In all these years of searching, no one has ever found the Ursulina.
And me? I needed to let go of the past, too. My father’s past. I didn’t know what had happened the night after his mother died, and I had to make peace with the fact that I probably never would. After all, the past had already let go of him, and he had no more answers to give me.
I confess that in a locked drawer of my office desk, I have a file where I’ve looked at maps and researched the distances someone might have traveled through a blizzard on a bitter night in January thirty-five years ago. It encompasses a universe of hundreds of town, county, and state police officers who might have rescued Sheriff Tom Ginn in a snowy campground. Maybe one of them was my birth mother. Or maybe I just needed to believe she was out there for me to find.
Last night, I came home late. Monica and Dad were in the great room. Monica was tired and went to bed, but my father and I went outside to the gazebo in our yard, as we often do. I brought my guitar. It was a warm spring night. The moths beat their wings against the screens, and the humid air felt thick. We sat together, and Dad listened to me play. I’d been working on a song off and on for a while now. I finally had it done. I called it “The Deep, Deep Snow,” because it’s about the secrets we keep and the places we hide them.
The chorus goes like this:
So we know
We know
We always know
That what we did
Is under the snow
And we know
We know
That spring will show
The thing we hid
&n
bsp; Is down below
I sang it all from start to finish. When I was done, I put down my guitar in my lap and looked at my father with an embarrassed blush. “Well, that’s what it is. I know it’s nothing special, but I like it.”

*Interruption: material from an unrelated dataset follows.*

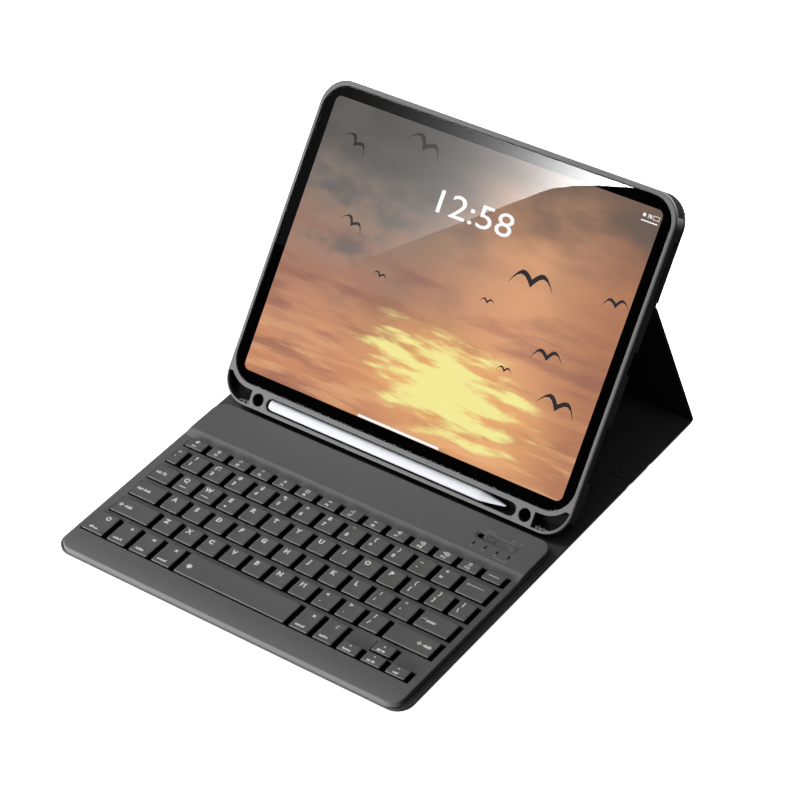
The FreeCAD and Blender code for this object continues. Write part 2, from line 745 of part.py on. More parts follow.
def make_keyboard_inside():
    low = dim("plate_low")
    top = dim("band_top")
    field = ("Dims.field_width", "Dims.field_depth")
    plate("key_support_plate", *field, "Dims.plate_thick", y="Dims.field_y",
          z="Dims.plate_low", radius="Dims.sheet_radius")
    plate("membrane_sheet", *field, "Dims.sheet_thick", y="Dims.field_y",
          z="Dims.plate_low + Dims.plate_thick", radius="Dims.sheet_radius")
    plate("dome_sheet", *field, "Dims.dome_thick", y="Dims.field_y",
          z="Dims.plate_low + Dims.plate_thick + Dims.sheet_thick", radius="Dims.sheet_radius")
    plate("circuit_board", "Dims.circuit_length", "Dims.circuit_width", "Dims.circuit_thick",
          x="Dims.circuit_x", y="Dims.circuit_y", z="Dims.circuit_low", radius="Dims.sheet_radius / 2")
    front = dim("battery_y") - dim("battery_width") / 2
    rear = dim("battery_y") + dim("battery_width") / 2
    cells = [slab(x, x + dim("battery_length"), front, rear, low, low + dim("battery_thick"), 2.0)
             for x in BATTERY_LEFTS]
    add_shape("battery_cells", Part.makeCompound(cells))
    add_shape("indicator_lenses", Part.makeCompound(light_blocks(top - dim("case_wall"), top)))
    discs = [disc(dim("magnet_radius"), dim("magnet_thick"), x, MAGNET_Y, low) for x in MAGNET_XS]
    add_shape("keyboard_magnets", Part.makeCompound(discs))
    pad_thick = dim("bottom_low") - dim("foot_pad_low")
    pads = [disc(dim("foot_pad_radius"), pad_thick, x, y, dim("foot_pad_low")) for x, y in FOOT_PAD_PLACES]
    add_shape("keyboard_feet", Part.makeCompound(pads))


def make_charge_socket():
    """A folded shell on the circuit board, open towards the right-hand wall."""
    length, width, thick, wall = (dim(f"socket_{name}") for name in ("length", "width", "thick", "wall"))
    right = dim("keyboard_width") / 2 - dim("case_wall") - 0.1
    low = dim("circuit_low") + dim("circuit_thick")
    front = dim("control_y") - width / 2
    shell = Part.makeBox(length, width, thick, Vector(right - length, front, low))
    mouth = Part.makeBox(length, width - 2 * wall, thick - 2 * wall,
                         Vector(right - length + 2 * wall, front + wall, low + wall))
    add_shape("charge_socket", shell.cut(mouth))


def make_controls():
    """The sliding switch knob, resting at its slot's right end, and the round push button."""
    top = dim("band_top") - dim("knob_drop")
    y = dim("control_y")
    half = dim("knob_width") / 2
    right = dim("switch_slot_right") - dim("knob_play")
    left = right - dim("knob_length")
    knob = slab(left, right, y - half, y + half, top - dim("knob_thick"), top, half - 0.01)
    margin = dim("groove_margin")
    for n in (-1, 0, 1):
        groove_x = (left + right) / 2 + n * dim("groove_pitch") - dim("groove_width") / 2
        groove = Part.makeBox(dim("groove_width"), dim("knob_width") - 2 * margin, 1.0,
                              Vector(groove_x, y - half + margin, top - dim("groove_depth")))
        knob = knob.cut(groove)
    add_shape("power_switch", knob)
    crown = dim("band_top") + dim("button_rise")
    button = disc(dim("button_radius"), dim("button_thick"), dim("button_x"), y, crown - dim("button_thick"))
    crown_rim = [edge for edge in button.Edges if abs(edge.CenterOfMass.z - crown) < 1e-6]
    add_shape("connect_button", button.makeFillet(dim("button_edge"), crown_rim))


def make_cover_discs():
    """Steel discs let into the front cover's board, under the keyboard's magnets."""
    z = dim("skin_thick")
    radius = dim("magnet_radius") + dim("disc_margin")
    discs = [disc(radius, dim("board_thick"), x, MAGNET_Y, z) for x in MAGNET_XS]
    add_shape("cover_discs", Part.makeCompound(discs))
    board = doc.getObject("front_cover_board")
    up_board = f"{MAGNET_Y} + Dims.flap_front"
    for number, x in enumerate(MAGNET_XS):
        sketch = flat_sketch(board, f"disc_hole_{number}", str(x), up_board,
                             "Dims.skin_thick + Dims.board_thick")
        add_circle(sketch, "Dims.magnet_radius + Dims.disc_margin")
        board.Tip = pocket_down(board, sketch, "Dims.board_thick")


def finish():
    """Checks every object and writes one STEP file for each piece."""
    doc.recompute()
    for item in doc.Objects:
        if {"Invalid", "Error"} & set(item.State):
            raise RuntimeError(f"{item.Label} failed: {item.State}")
    pieces = [item for item in doc.Objects
              if item.isDerivedFrom("PartDesign::Body") or item.TypeId == "Part::Feature"]
    os.makedirs("parts", exist_ok=True)
    for piece in pieces:
        if piece.Shape.isNull() or not piece.Shape.isValid():
            raise RuntimeError(f"{piece.Label} has a bad shape")
    for piece in pieces:
        piece.Shape.exportStep(f"parts/{piece.Label}.step")
    print(len(pieces), "pieces written")


make_folio()
cut_camera_windows()
make_cover_discs()
make_tray()
make_tablet()
make_stylus()
make_keyboard_case()
make_keyboard_inside()
make_charge_socket()
make_controls()
make_keys()
finish()
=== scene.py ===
"""Looks for a folio keyboard case that holds a tablet and a stylus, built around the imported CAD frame."""

import json
import math

import bmesh
import bpy
import numpy as np
from mathutils import Matrix, Vector


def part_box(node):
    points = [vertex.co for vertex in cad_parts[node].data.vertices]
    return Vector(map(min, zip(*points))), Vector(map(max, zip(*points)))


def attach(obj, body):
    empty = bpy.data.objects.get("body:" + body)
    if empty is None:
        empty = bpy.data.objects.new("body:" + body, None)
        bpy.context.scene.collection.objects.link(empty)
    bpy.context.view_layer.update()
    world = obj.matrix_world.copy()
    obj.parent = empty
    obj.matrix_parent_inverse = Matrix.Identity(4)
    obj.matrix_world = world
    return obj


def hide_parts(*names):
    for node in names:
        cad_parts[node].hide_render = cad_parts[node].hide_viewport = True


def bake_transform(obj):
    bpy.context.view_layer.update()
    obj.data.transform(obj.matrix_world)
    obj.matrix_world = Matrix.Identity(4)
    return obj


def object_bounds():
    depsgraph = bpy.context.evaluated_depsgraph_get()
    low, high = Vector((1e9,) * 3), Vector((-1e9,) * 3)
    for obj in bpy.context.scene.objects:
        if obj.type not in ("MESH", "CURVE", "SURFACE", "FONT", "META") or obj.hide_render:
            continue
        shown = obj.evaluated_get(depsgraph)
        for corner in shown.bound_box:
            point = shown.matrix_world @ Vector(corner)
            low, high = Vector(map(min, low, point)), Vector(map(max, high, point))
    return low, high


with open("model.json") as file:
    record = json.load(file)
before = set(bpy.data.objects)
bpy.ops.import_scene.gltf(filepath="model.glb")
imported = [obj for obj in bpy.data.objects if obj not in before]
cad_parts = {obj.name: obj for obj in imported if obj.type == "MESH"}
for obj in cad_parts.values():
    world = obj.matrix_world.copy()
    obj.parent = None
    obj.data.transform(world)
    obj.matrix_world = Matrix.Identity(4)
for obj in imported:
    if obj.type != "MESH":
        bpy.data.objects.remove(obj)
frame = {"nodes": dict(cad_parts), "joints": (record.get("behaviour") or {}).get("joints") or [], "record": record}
CAD_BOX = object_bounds()
MM = 0.001

# ---------------------------------------------------------------- colours, as a paint chart gives them

def srgb(red, green, blue):
    """A colour given in 0-255 steps, as the linear colour that shaders take."""
    def linear(step):
        share = step / 255
        return share / 12.92 if share <= 0.04045 else ((share + 0.055) / 1.055) ** 2.4
    return (linear(red), linear(green), linear(blue), 1.0)


# ---------------------------------------------------------------- reading the frame

def node_points(name):
    """The corners of a CAD node's mesh, in metres, one row each."""
    mesh = frame["nodes"][name].data
    flat = np.empty(len(mesh.vertices) * 3)
    mesh.vertices.foreach_get("co", flat)
    return flat.reshape(-1, 3)


def find_joint(name):
    return next(item for item in frame["joints"] if item["name"] == name)


def joint_place(name):
    return Vector(find_joint(name)["pos_m"])


# ---------------------------------------------------------------- the tray's own plane

def tray_matrix():
    """The tray's frame: X across, Y up its back, Z out of the screen, from the tablet's own lift axis."""
    out = Vector(find_joint("tablet_lift")["axis"]).normalized()
    across = Vector((1, 0, 0))
    along = out.cross(across)
    points = node_points("tablet_tray")
    low_along = (points @ np.array(along)).min()
    low_out = (points @ np.array(out)).min()
    corner = along * low_along + out * low_out
    rotation = Matrix((across, along, out)).transposed().to_4x4()
    return Matrix.Translation(corner) @ rotation


TRAY = tray_matrix()
TO_TRAY = TRAY.inverted()


def tray_box(name):
    """The lowest and highest corners of a CAD node in the tray's own frame."""
    rotation = np.array(TO_TRAY.to_3x3())
    points = node_points(name) @ rotation.T + np.array(TO_TRAY.translation)
    return Vector(points.min(0)), Vector(points.max(0))


# ---------------------------------------------------------------- material helpers

def new_material(name, colour, roughness, specular=0.5, metallic=0.0):
    material = bpy.data.materials.new(name)
    material.use_nodes = True
    shader = material.node_tree.nodes["Principled BSDF"]
    shader.inputs["Base Color"].default_value = colour
    shader.inputs["Roughness"].default_value = roughness
    shader.inputs["Specular IOR Level"].default_value = specular
    shader.inputs["Metallic"].default_value = metallic
    return material


def add_node(material, kind, **settings):
    node = material.node_tree.nodes.new(kind)
    for name, value in settings.items():
        setattr(node, name, value)
    return node


def link(material, source, target):
    material.node_tree.links.new(source, target)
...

“It’s beautiful,” Dad told me.
“Oh, I know it’s not, but thank you.”
He shook his head and gave me that same amazing smile that I’d known my whole life. “I mean it. Play the song for me again. I could listen to you sing all night. You have such a pretty voice, young lady.”
I smiled back at him.
I pretended not to hear those words. Young lady.
“Sure, Dad,” I replied, picking up my guitar. “I’ll play it again. You just close your eyes and listen.”